On one level the film is simply about the disarray of the health system in Puiu's home city of Bucharest, but the director's overall intention is to make six films about love – or the lack of it. In this first instalment, it's about love for your fellow man. Shot very economically, it follows one man through the last hours of his life, as he tries to seek treatment for pains in his head. Much of the film was shot on location, sometimes in functioning hospitals. "Yeah, the CT scan scene, and some others were filmed in an actual hospital. These take up about twenty minutes of screen time in the finished cut. Sometimes we had to stop when an emergency was coming – we didn't want to interfere in any way."

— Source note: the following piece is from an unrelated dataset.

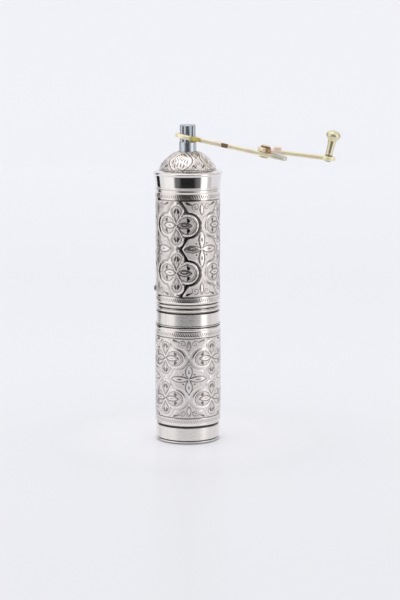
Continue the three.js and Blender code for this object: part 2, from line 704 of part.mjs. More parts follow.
// The inner arm lies in its own tilted plane: along X, flat face up, eye at the origin.
function innerArm() {
  const tilt = THREE.MathUtils.degToRad(CRANK_TILT);
  const half = INNER_THICK / 2;
  const tailR = INNER_WIDTH / 2;
  const plan = barPlan(EYE_R, tailR, INNER_WIDTH, HINGE_REACH + INNER_TAIL - tailR);
  const plate = prism(plan, -half, half);
  const drive = solid(geometryOf(prism(headOutline(EYE_CLEARANCE), -EYE_R, EYE_R)).rotateY(-tilt));
  const rivetHole = rod(RIVET_HOLE_R, -half - EXTRA, half + EXTRA).translate([HINGE_REACH, 0, 0]);
  const waistEnd = WAIST_START + WAIST_LENGTH;
  const waistSide = tailR - WAIST_DEPTH;
  const front = box(WAIST_START, waistEnd, -EYE_R, -waistSide, -half - EXTRA, half + EXTRA);
  const back = box(WAIST_START, waistEnd, waistSide, EYE_R, -half - EXTRA, half + EXTRA);
  const cuts = [drive, rivetHole, front, back];
  return cuts.reduce((made, cut) => made.subtract(cut), plate);
}

// The outer arm is its plan cut from a bent strip: flat over the hinge, then rising.
function outerArm() {
  const slope = Math.tan(THREE.MathUtils.degToRad(BEND_RISE));
  const end = OUTER_REACH + END_R + EXTRA;
  const rise = (end - BEND_START) * slope;
  const side = prism(
    [v2(-HINGE_EYE_R - EXTRA, OUTER_BOTTOM), v2(BEND_START, OUTER_BOTTOM),
      v2(end, OUTER_BOTTOM + rise), v2(end, OUTER_TOP + rise),
      v2(BEND_START, OUTER_TOP), v2(-HINGE_EYE_R - EXTRA, OUTER_TOP)],
    -EYE_R,
    EYE_R,
  );
  const strip = solid(geometryOf(side).rotateX(Math.PI / 2));
  const plan = prism(barPlan(HINGE_EYE_R, END_R, OUTER_WIDTH, OUTER_REACH), 0, EYE_R + rise);
  const bossEnd = BOSS_START + BOSS_LENGTH;
  const halfWidth = OUTER_WIDTH / 2;
  const bossTop = OUTER_TOP + BOSS_HEIGHT;
  const boss = box(BOSS_START, bossEnd, -halfWidth, halfWidth, OUTER_TOP - EXTRA, bossTop);
  const clear = OUTER_TOP + rise + EXTRA;
  const rivetHole = rod(RIVET_HOLE_R, 0, clear);
  const washerSeat = rod(HINGE_WASHER_R + GAP, OUTER_TOP, clear);
  const spindleHole = rod(SPINDLE_R + GAP, 0, clear + EYE_R, PIN_SIDES);
  return strip
    .intersect(plan)
    .add(boss)
    .subtract(rivetHole)
    .subtract(washerSeat)
    .subtract(spindleHole.translate([OUTER_REACH, 0, 0]));
}

function hingeRivet() {
  const lowFace = -INNER_THICK / 2 - GAP;
  const highFace = OUTER_TOP + HINGE_WASHER_THICK + 2 * GAP;
  const edge = RIVET_HEAD * BRIM;
  return turned(
    [
      [0, lowFace - RIVET_HEAD],
      [RIVET_HEAD_R - edge, lowFace - RIVET_HEAD],
      [RIVET_HEAD_R, lowFace - RIVET_HEAD + edge],
      [RIVET_HEAD_R, lowFace],
      [RIVET_R, lowFace],
      [RIVET_R, highFace],
      [RIVET_HEAD_R, highFace],
      [RIVET_HEAD_R, highFace + RIVET_HEAD - edge],
      [RIVET_HEAD_R - edge, highFace + RIVET_HEAD],
      [0, highFace + RIVET_HEAD],
    ],
    FINE,
  );
}

const hingeWasher = () =>
  ring(RIVET_HOLE_R, HINGE_WASHER_R, OUTER_TOP + GAP, OUTER_TOP + GAP + HINGE_WASHER_THICK);

// Knob pieces stand on their own axis, with the top face of the outer arm at height 0.

const knobSpindle = () =>
  turned(
    [
      [0, -OUTER_THICK - GAP - SPINDLE_HEAD],
      [SPINDLE_HEAD_R * DOMED, -OUTER_THICK - GAP - SPINDLE_HEAD],
      [SPINDLE_HEAD_R, -OUTER_THICK - GAP - SPINDLE_HEAD * BRIM],
      [SPINDLE_HEAD_R, -OUTER_THICK - GAP],
      [SPINDLE_R, -OUTER_THICK - GAP],
      [SPINDLE_R, SPINDLE_LENGTH],
      [0, SPINDLE_LENGTH],
    ],
    PIN_SIDES,
  );

const knobWasher = () =>
  ring(SPINDLE_R + GAP, KNOB_WASHER_R, GAP, GAP + KNOB_WASHER_THICK);

// A slim stem under a mushroom head, with a blind bore for the spindle.
function knob() {
  const bottom = 2 * GAP + KNOB_WASHER_THICK;
  const top = bottom + KNOB_LENGTH;
  const widest = top - KNOB_CROWN;
  const boreR = SPINDLE_R + GAP;
  const boreTop = SPINDLE_LENGTH + GAP;
  const crown = [];
  for (let i = 0; i <= 6; i++) {
    const angle = (Math.PI / 2) * (i / 6);
    const r = i === 6 ? 0 : KNOB_HEAD_R * Math.cos(angle);
    crown.push([r, widest + KNOB_CROWN * Math.sin(angle)]);
  }
  return turned(
    [
      [0, boreTop],
      [boreR, boreTop],
      [boreR, bottom],
      [KNOB_STEM_R, bottom],
      [KNOB_NECK_R, bottom + KNOB_STEM],
      [(KNOB_NECK_R + KNOB_HEAD_R) / 2, widest - KNOB_CHEEK],
      [KNOB_HEAD_R, widest - GAP],
      ...crown,
    ],
    FINE,
  );
}

// ---- Assembly -----------------------------------------------------------------------

const tiltRadians = THREE.MathUtils.degToRad(CRANK_TILT);
const bendRadians = THREE.MathUtils.degToRad(BEND_RISE);

const knobAxis = group(
  piece("knob_spindle", knobSpindle(), STEEL),
  piece("knob_washer", knobWasher(), PASSIVATED),
  piece("knob", knob(), PALE_BRASS),
);
const knobFoot = OUTER_TOP + (OUTER_REACH - BEND_START) * Math.tan(bendRadians);
knobAxis.position.set(OUTER_REACH, 0, knobFoot);

const foldingArm = group(
  piece("crank_outer_arm", outerArm(), PASSIVATED),
  piece("hinge_washer", hingeWasher(), PASSIVATED),
  piece("hinge_rivet", hingeRivet(), PASSIVATED),
  knobAxis,
);
foldingArm.position.set(HINGE_REACH, 0, 0);

const crank = group(piece("crank_inner_arm", innerArm(), PASSIVATED), foldingArm);
crank.rotation.y = tiltRadians;
crank.position.set(0, 0, SHOULDER + EYE_ABOVE_SHOULDER);

const cup = group(
  piece("cup_base", cupBase(), NICKEL),
  piece("cup_tube", cupTube(), NICKEL),
);

const barrel = group(
  piece("barrel_collar", barrelCollar(), NICKEL),
  piece("barrel_tube", barrelTube(), NICKEL),
  piece("upper_bridge", upperBridge(), BRASS),
  piece("upper_bush", upperBush(), BRASS),
  sideScrew(),
  piece("burr_housing", burrHousing(), BRASS),
  piece("outer_burr", outerBurr(), BURR_STEEL),
  piece("lower_bridge", lowerBridge(), BRASS),
  ...BRIDGE_SCREWS.map(bridgeScrew),
  piece("lock_nut", lockNut(), STEEL),
  piece("shaft_spring", shaftSpring(), STEEL),
);

const drive = group(
  piece("adjusting_screw", adjustingScrew(), STEEL),
  piece("thrust_ball", thrustBall(), STEEL),
  piece("drive_shaft", driveShaft(), STEEL),
  piece("inner_burr", innerBurr(), BURR_STEEL),
  piece("burr_pin", burrPin(), STEEL),
  piece("shaft_collar", shaftCollar(), STEEL),
  piece("spring_washer", springWasher(), STEEL),
  piece("drive_head", driveHead(), ZINC),
  piece("head_pin", headPin(), STEEL),
);

const lid = group(
  piece("lid_skirt", lidSkirt(), POLISHED_NICKEL),
  piece("lid_dome", lidDome(), NICKEL),
);

export default group(cup, barrel, drive, lid, crank);
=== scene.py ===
"""Fine surfaces and finishes of a hand crank coffee grinder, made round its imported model.

The shape functions work in millimetres and a mesh is written in metres. Angles run
anticlockwise seen from above, from +X, where the crank points. The front is -Y.
"""
import json
import math
from itertools import product

import bmesh
import bpy
import numpy as np
from mathutils.geometry import tessellate_polygon
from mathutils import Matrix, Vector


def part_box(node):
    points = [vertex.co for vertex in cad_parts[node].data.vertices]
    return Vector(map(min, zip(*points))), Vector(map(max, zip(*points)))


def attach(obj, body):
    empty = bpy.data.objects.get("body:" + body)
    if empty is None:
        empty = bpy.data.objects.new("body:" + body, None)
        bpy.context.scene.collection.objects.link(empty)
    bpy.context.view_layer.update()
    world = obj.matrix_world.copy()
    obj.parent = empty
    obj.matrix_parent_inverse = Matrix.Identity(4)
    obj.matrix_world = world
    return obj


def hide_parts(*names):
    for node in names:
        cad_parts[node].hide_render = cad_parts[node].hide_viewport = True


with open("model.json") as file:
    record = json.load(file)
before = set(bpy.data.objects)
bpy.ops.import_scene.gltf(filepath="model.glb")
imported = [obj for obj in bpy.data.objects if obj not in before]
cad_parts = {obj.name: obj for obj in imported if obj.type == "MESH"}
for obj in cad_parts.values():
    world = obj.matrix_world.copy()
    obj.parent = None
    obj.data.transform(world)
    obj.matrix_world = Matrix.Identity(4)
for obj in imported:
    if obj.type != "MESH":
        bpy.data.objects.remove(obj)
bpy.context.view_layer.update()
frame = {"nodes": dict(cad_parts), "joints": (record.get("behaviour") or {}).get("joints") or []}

MM = 0.001
FULL_TURN = 2 * math.pi
PLAIN_SIDES = 160
SMALL_SIDES = 64
FINE_SIDES = 224
ORNAMENT_SIDES = 432
SHARP_ANGLE = math.radians(32)

# Measures that several pieces share, in millimetres.
SHEET = 1.2
GAP = 0.3
HEAD_R = 6.45
FLUTES, FLUTE_DEPTH = 6, 0.75
SHAFT_BORE = 3.3
RIVET_BORE = 2.3
SPINDLE_BORE = 1.7
THREAD_PITCH = 0.8

# Where a column of medallions stands, in degrees, how many stand round the mill, and how
# far apart they are on the barrel.
BARREL_COLUMN = -109.5
CUP_COLUMN = -43
COLUMNS = 4
COLUMN_PITCH = 37.7
ROW_PITCH = 35.3
SEAM_ANGLE = math.radians(-132.8)


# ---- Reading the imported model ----


def low(node):
    """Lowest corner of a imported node, in millimetres."""
    return np.array(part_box(node)[0]) / MM


def high(node):
    """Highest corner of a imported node, in millimetres."""
    return np.array(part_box(node)[1]) / MM


def ends(node):
    """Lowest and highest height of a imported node, in millimetres."""
    return low(node)[2], high(node)[2]


def radius(node):
    """Half the width of a round upright node across Y, where its facets have corners."""
    return (high(node)[1] - low(node)[1]) / 2


def joint(name):
    """A joint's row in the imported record."""
    return next(row for row in frame["joints"] if row["name"] == name)


# ---- Profiles ----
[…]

Most of the film was also shot at night – something we assumed would be to budgetary restrictions, but we were mistaken. "No, nothing to do with the budget, and a lot to do with the sound. Because I shoot a lot with direct sound – I'm not very good at faking it, and the city at night has a very special sound. So the story was always happening during the night. The other reason was that I wanted to have the actors naturally tired, to be in this state of fatigue.

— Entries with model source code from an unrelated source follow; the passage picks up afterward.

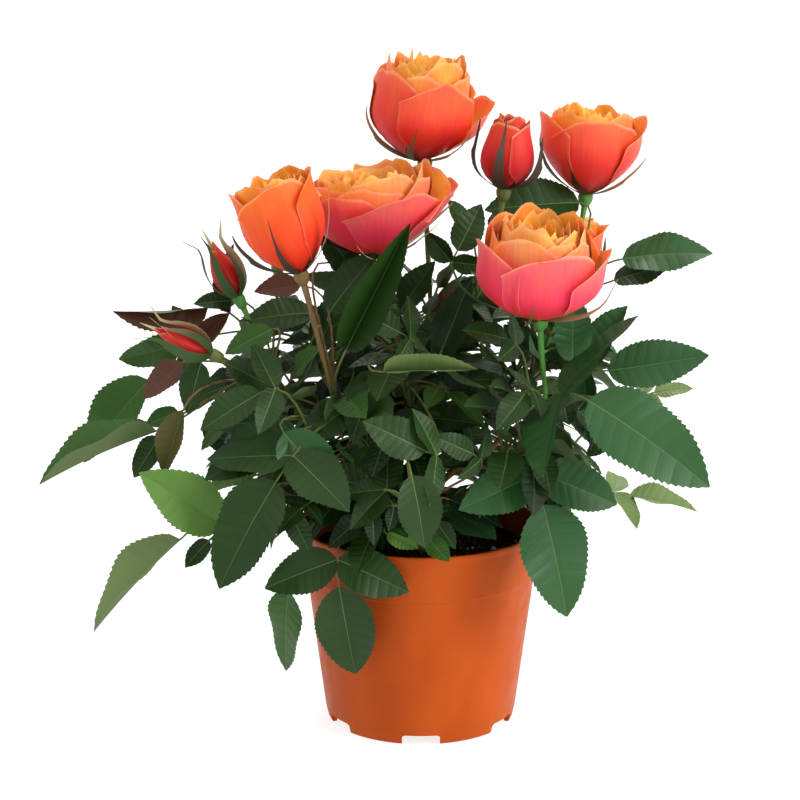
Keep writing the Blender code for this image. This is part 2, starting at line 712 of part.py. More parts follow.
def turned(name, profile, sides, look, home):
    """A solid turned about the pot's axis, from its section in mm, which starts and ends there."""
    mesh = bpy.data.meshes.new(name)
    points = [(radius * MM, 0, height * MM) for radius, height in profile]
    mesh.from_pydata(points, [(i, i + 1) for i in range(len(points) - 1)], [])
    mesh.materials.append(look)
    made = bpy.data.objects.new(name, mesh)
    home.objects.link(made)
    screw = made.modifiers.new("turn", "SCREW")
    screw.steps = screw.render_steps = sides
    screw.use_merge_vertices = True
    screw.merge_threshold = 0.00001
    screw.use_normal_flip = True
    return made


def make_pot(home, cutters):
    """A turned shell whose foot ring has notches; the disc in its middle carries it too."""
    inside, outside = pot_profile()
    look = material("terracotta_orange", (0.62, 0.15, 0.03), 0.45)
    pot = turned("pot", inside + outside, POT_SIDES, look, home)
    for i in range(NOTCHES):
        azimuth = 360 * i / NOTCHES - 90
        build = bmesh.new()
        bmesh.ops.create_cube(build, size=MM)
        cutter = bpy.data.objects.new(f"notch_{i}", bpy.data.meshes.new("notch"))
        build.to_mesh(cutter.data)
        build.free()
        cutter.scale = NOTCH_SIZE
        cutter.location = polar(azimuth, FOOT_RADIUS - 0.5, 0)
        cutter.rotation_euler.z = math.radians(azimuth)
        cutter.hide_render = True
        cutters.objects.link(cutter)
        cut = pot.modifiers.new(f"notch_{i}", "BOOLEAN")
        cut.operation = "DIFFERENCE"
        cut.object = cutter


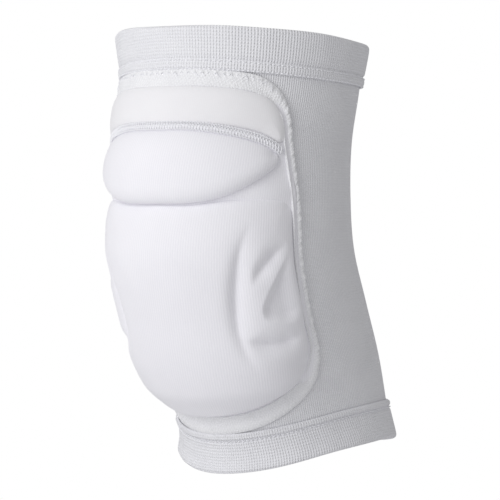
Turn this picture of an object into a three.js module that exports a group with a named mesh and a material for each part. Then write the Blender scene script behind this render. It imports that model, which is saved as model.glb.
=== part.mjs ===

Given the challenges of making such heavy material, is he keen to jump straight back in again? It would seem so. " I wrote the synopsis of all six films in 2003, so they are there. We'll develop them; some of them need to be refined, but they are there. I'd like to continue with them, but in cinema, you are forced to think in terms of money, and if you don't find money, you have to find luck. With this film, I was lucky. It's a long film, but it was well received by the critics, so maybe I will be in good stead for the second one? But I'm really afraid, because expectations are really high!"

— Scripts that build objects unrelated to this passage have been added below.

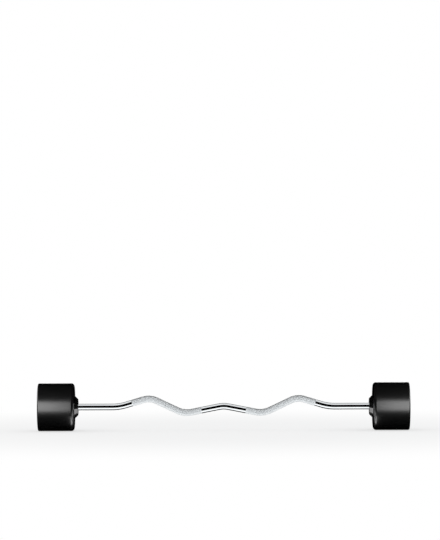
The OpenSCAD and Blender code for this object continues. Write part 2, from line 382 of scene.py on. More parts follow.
def ring_at(distance, radius):
    """A ring square to the line, at a distance along it."""
    reach = STEP / 2
    x, z = place_at(distance)
    before, after = place_at(distance - reach), place_at(distance + reach)
    ahead = (after - before) / np.linalg.norm(after - before)
    return np.array([x, 0.0, z]), np.array([-ahead[1], 0.0, ahead[0]]), radius


print("middle of the bar:", round(distance_at(0.0), 4), "m along the line")

# %% [markdown]
# A finish is a small node tree that says what a surface is made of. Image textures could give the same
# detail, but they blur up close and need unwrapping. So patterns are worked out from the Object
# coordinates, which are metres in the model's own frame: a scale of 1000 is a pattern about a
# millimetre wide.


# %% The start and the end of every finish
def new_finish(name):
    """An empty material, its graph, and the place on the object."""
    material = bpy.data.materials.new(name)
    material.use_nodes = True
    material.node_tree.nodes.clear()
    graph = Graph(material.node_tree)
    place = graph.add("ShaderNodeTexCoord", out="Object")
    return material, graph, place


def surface_of(material, graph, shader):
    graph.add("ShaderNodeOutputMaterial", None, {"Surface": shader})
    return material


def close_finish(material, graph, **inputs):
    """Ends a finish in a Principled shader. Socket names are written with _ for a space."""
    named = {name.replace("_", " "): value for name, value in inputs.items()}
    return surface_of(material, graph, graph.add("ShaderNodeBsdfPrincipled", None, named))


def bump(graph, height, depth_mm, strength):
    inputs = {"Height": height, "Distance": depth_mm * MM, "Strength": strength}
    return graph.add("ShaderNodeBump", None, inputs)


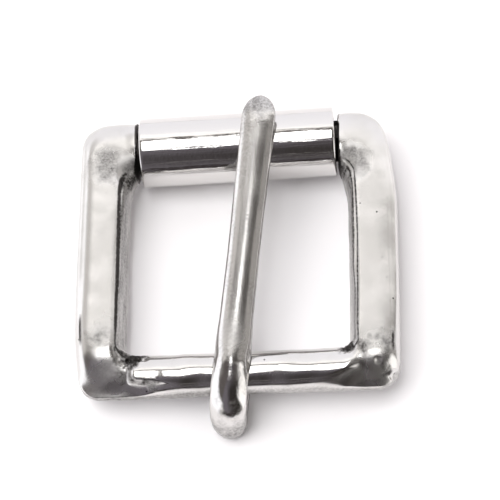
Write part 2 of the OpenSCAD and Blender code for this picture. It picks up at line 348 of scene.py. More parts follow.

Only minutes after Cristi had gone inside to introduce his film, Canadian arthouse powerhouse Atom Egoyan arrived, ready to share with a London audience his latest thriller Where The Truth Lies. And audiences might be surprised by the turn he has taken towards conventional genre filmmaking. "The moment that I decided to tell the story, I realised that the scale of it had to be different, and that a number of films that were an essential part of my cinematic upbringing that I hadn't really had the opportunity to homage to," Egoyan explained. "I wasn't aware necessarily of it being a bigger film, rather that I needed a certain type of canvas in order to make it convincing. And it also needed to have a certain pace, as well. You had to believe that you were in the world that they were talking about."

The first obvious difference for those familiar with the director's sparse, enticingly cryptic work, is the addition of voice over – and plenty of it. "Yeah, but the narration is in itself suspect… I'd come to realise that some of my favourite films have narration, and in my memory they didn't seem to. These films like Double Indemnity, or again Sunset Boulevard, where you have two sort of shifting narrative positions. Voiceover to me is very challenging, and I think that often it's used to explain things or to render the obvious, but in this case, it's essential to the psychological construction of the piece, because people, while they're telling us something, are not necessarily telling us what's going on, and we have to connect the dots."

The film suffered a minor setback in the US recently, being slapped with an NC17 rating. "It was just because of the sexual nature of the material that we had a lot of problems with the censor board in the States, but that's rapidly falling behind, so I don't think it's going to be a problem anywhere else. And it's an odd film, I'm realising, because it has commercial draws, but it is quite demanding as well. I love the way it's being marketed here, which is the poster, because it seems to be much more in-keeping with the tone of the film. I think that in North America we were playing it as a film noir, which probably is more esoteric."

For the fans of Kevin Bacon, Colin Firth and Alison Lohman who missed out on a seat to last night's screening, Where The Truth Lies is currently scheduled for a UK release from December 2nd.